The Butibori project’s revival would not only improve Adani’s generation capacity but also enhance its bargaining position in Maharashtra’s competitive electricity market. This might create ripple effects for competing players like Tata Power and the Maharashtra State Electricity Distribution Company (MSEDCL).

Financing the Acquisition

Adani Group plans to finance the Butibori acquisition solely through its internal reserves, highlighting both its financial resilience and strategic focus on energy expansion.

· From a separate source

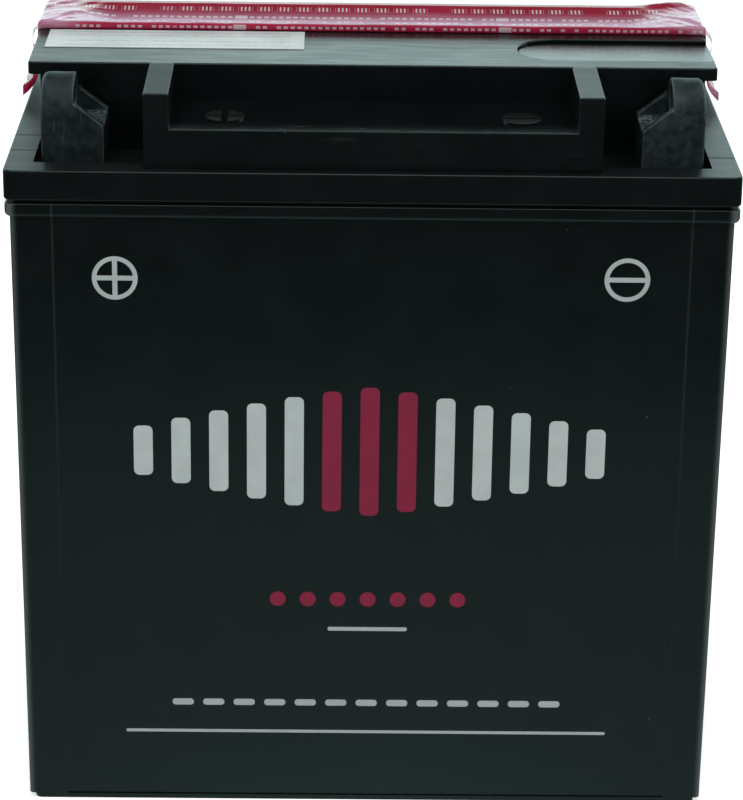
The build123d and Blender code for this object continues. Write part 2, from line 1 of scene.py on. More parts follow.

Additionally, securing this asset at a relatively discounted price — due to halted production and bankruptcy distress — fits well into Adani’s larger strategy of acquiring stressed assets and turning them around profitably.

Final Thoughts

Adani Power’s ongoing negotiations for the Butibori thermal plant acquisition reflect a calculated expansion plan designed to capitalize on India’s escalating electricity demand. By potentially acquiring this distressed but strategically located facility, Adani not only boosts its overall generation capacity but also prepares for long-term competitive advantage in Maharashtra’s power sector.

While regulatory clearances and final shareholder approvals will shape the pace of execution, this move signifies Adani’s intent to dominate both regional and national power markets. If successful, the integration of Butibori with Adani’s existing infrastructure could turn a distressed asset into a revenue-generating powerhouse in the coming years.